**Given exercise**.
Below are entries. Copy exactly the lines running from the line that holds "bpy.context.scene.collection.objects.link(empty)" to the line that holds "record = json.load(file)", with both ends included.
***** Stored data
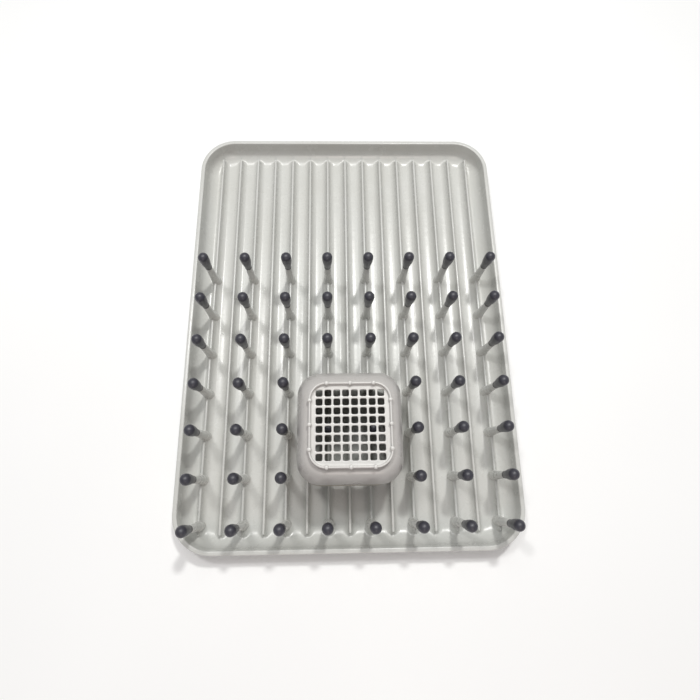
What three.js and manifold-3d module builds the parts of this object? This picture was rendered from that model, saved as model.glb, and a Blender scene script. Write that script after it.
**********
***** Stored data
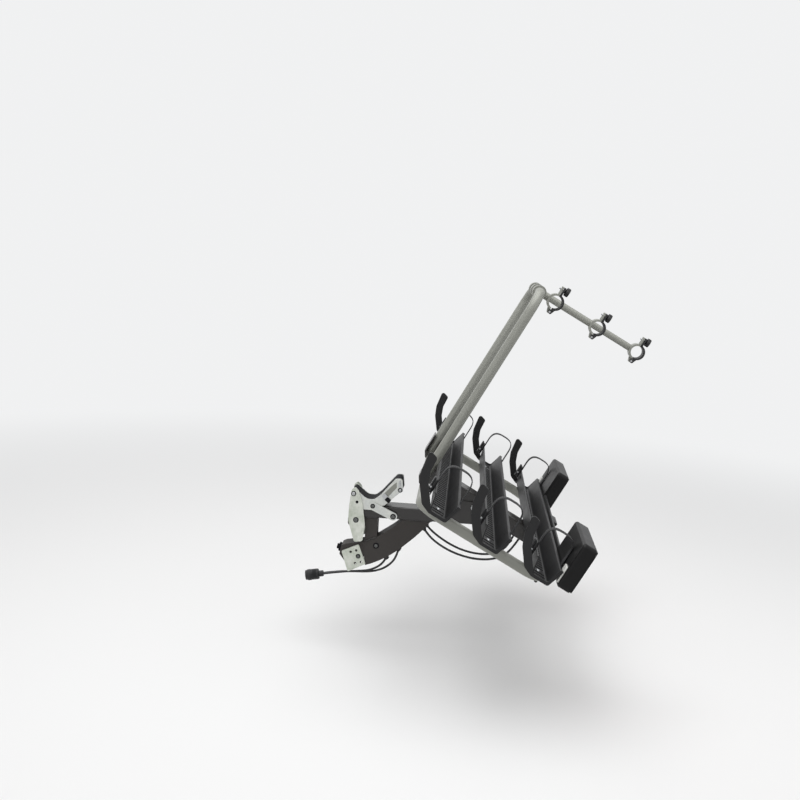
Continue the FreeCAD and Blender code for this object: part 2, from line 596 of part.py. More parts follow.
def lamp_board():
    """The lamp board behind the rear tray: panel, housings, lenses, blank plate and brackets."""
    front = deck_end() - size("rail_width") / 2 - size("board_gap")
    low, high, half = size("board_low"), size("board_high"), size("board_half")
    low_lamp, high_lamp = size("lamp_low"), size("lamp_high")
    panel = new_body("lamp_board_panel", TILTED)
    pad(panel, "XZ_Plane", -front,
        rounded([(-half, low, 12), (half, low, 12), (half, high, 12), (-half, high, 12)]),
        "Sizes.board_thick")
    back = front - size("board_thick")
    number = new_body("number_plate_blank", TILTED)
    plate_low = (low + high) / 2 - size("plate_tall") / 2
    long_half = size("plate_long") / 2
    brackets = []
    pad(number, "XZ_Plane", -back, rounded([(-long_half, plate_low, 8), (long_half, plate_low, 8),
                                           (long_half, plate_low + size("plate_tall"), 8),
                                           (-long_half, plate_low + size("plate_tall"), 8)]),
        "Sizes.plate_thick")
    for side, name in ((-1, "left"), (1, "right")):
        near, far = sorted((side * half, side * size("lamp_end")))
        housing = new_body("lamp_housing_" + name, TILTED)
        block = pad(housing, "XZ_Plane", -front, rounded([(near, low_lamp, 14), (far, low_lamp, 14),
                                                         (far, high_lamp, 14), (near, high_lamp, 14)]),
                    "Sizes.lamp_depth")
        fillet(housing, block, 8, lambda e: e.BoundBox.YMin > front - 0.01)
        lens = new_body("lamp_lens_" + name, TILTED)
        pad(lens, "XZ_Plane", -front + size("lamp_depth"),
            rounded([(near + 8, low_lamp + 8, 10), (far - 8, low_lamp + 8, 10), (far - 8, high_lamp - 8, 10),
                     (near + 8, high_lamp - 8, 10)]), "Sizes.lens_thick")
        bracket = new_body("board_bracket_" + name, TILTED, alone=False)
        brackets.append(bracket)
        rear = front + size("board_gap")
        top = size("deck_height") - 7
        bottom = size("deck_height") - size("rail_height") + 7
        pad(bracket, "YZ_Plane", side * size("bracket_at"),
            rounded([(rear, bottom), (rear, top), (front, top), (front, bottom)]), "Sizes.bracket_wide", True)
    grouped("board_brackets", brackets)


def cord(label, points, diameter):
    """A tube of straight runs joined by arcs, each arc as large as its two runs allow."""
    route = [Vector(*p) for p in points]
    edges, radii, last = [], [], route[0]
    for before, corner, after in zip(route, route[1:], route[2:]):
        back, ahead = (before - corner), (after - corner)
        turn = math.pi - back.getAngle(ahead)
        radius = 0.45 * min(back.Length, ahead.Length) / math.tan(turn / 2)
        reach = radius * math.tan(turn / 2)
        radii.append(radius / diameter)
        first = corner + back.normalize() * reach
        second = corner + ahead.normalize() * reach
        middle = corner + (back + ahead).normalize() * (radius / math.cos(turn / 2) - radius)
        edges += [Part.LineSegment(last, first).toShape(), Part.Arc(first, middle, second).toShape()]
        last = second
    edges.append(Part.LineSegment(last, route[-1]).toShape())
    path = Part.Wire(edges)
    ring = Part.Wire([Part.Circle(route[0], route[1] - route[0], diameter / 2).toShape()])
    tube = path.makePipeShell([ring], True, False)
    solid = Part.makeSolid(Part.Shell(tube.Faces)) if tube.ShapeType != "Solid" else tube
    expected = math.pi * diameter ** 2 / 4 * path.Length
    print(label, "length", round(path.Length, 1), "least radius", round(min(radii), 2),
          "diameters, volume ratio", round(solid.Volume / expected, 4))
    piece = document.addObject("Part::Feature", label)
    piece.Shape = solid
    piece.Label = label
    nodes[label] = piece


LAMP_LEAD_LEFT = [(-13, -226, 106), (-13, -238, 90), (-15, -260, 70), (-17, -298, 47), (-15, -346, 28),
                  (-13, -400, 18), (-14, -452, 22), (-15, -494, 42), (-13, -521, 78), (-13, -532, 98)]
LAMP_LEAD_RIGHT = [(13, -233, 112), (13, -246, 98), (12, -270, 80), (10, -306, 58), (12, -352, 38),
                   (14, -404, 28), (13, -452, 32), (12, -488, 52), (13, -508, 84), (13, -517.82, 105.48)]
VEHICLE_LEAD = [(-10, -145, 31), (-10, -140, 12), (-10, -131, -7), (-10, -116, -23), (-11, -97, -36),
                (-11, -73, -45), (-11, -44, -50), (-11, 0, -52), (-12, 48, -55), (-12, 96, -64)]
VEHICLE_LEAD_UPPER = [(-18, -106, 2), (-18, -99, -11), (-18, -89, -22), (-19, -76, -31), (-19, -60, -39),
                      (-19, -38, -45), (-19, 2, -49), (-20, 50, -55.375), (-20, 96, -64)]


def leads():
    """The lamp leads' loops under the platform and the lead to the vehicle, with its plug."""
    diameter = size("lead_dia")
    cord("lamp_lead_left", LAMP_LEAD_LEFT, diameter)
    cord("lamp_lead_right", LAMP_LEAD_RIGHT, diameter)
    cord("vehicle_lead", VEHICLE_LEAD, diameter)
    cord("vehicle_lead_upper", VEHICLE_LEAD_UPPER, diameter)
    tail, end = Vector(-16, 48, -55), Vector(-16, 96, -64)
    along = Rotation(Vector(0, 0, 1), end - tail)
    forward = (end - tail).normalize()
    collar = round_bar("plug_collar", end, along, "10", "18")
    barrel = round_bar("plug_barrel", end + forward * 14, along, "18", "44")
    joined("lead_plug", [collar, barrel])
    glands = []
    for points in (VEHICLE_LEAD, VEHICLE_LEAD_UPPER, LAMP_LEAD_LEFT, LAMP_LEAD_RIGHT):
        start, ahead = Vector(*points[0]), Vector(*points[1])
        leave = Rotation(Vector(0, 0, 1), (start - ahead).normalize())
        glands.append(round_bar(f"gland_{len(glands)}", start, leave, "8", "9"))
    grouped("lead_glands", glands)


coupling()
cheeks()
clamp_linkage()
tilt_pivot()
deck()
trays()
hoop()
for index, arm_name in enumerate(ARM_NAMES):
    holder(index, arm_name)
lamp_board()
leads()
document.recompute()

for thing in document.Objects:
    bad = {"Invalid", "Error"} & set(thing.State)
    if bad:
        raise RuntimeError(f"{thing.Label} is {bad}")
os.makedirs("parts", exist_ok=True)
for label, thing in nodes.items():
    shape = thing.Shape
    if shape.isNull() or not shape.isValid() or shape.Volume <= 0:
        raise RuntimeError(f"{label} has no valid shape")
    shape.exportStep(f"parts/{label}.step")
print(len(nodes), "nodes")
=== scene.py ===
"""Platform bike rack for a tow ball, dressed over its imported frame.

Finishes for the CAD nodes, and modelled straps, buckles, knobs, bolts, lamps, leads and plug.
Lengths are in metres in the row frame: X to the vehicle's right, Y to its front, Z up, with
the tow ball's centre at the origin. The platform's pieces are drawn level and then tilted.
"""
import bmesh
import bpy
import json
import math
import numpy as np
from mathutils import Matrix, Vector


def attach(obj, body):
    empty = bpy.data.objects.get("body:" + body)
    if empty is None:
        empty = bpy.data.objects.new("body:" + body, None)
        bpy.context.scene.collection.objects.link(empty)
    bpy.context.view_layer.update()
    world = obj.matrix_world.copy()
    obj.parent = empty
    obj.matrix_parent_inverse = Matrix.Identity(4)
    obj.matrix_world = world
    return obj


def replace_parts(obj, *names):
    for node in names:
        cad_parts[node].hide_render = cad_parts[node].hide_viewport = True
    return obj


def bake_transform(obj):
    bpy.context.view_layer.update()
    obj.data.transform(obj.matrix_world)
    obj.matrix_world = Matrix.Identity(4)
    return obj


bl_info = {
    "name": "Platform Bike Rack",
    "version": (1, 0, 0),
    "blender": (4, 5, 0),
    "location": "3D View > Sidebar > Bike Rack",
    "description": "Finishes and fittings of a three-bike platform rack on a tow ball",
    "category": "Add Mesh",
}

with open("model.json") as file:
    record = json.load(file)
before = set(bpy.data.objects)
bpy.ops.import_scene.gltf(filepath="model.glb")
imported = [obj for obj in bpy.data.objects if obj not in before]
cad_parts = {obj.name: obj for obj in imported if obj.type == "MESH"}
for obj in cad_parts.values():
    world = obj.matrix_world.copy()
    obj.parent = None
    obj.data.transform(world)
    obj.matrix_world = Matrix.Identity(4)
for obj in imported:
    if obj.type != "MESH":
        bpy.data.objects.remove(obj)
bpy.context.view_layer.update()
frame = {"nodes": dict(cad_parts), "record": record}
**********
**Answer**.
        bpy.context.scene.collection.objects.link(empty)
    bpy.context.view_layer.update()
    world = obj.matrix_world.copy()
    obj.parent = empty
    obj.matrix_parent_inverse = Matrix.Identity(4)
    obj.matrix_world = world
    return obj


def replace_parts(obj, *names):
    for node in names:
        cad_parts[node].hide_render = cad_parts[node].hide_viewport = True
    return obj


def bake_transform(obj):
    bpy.context.view_layer.update()
    obj.data.transform(obj.matrix_world)
    obj.matrix_world = Matrix.Identity(4)
    return obj


bl_info = {
    "name": "Platform Bike Rack",
    "version": (1, 0, 0),
    "blender": (4, 5, 0),
    "location": "3D View > Sidebar > Bike Rack",
    "description": "Finishes and fittings of a three-bike platform rack on a tow ball",
    "category": "Add Mesh",
}

with open("model.json") as file:
    record = json.load(file)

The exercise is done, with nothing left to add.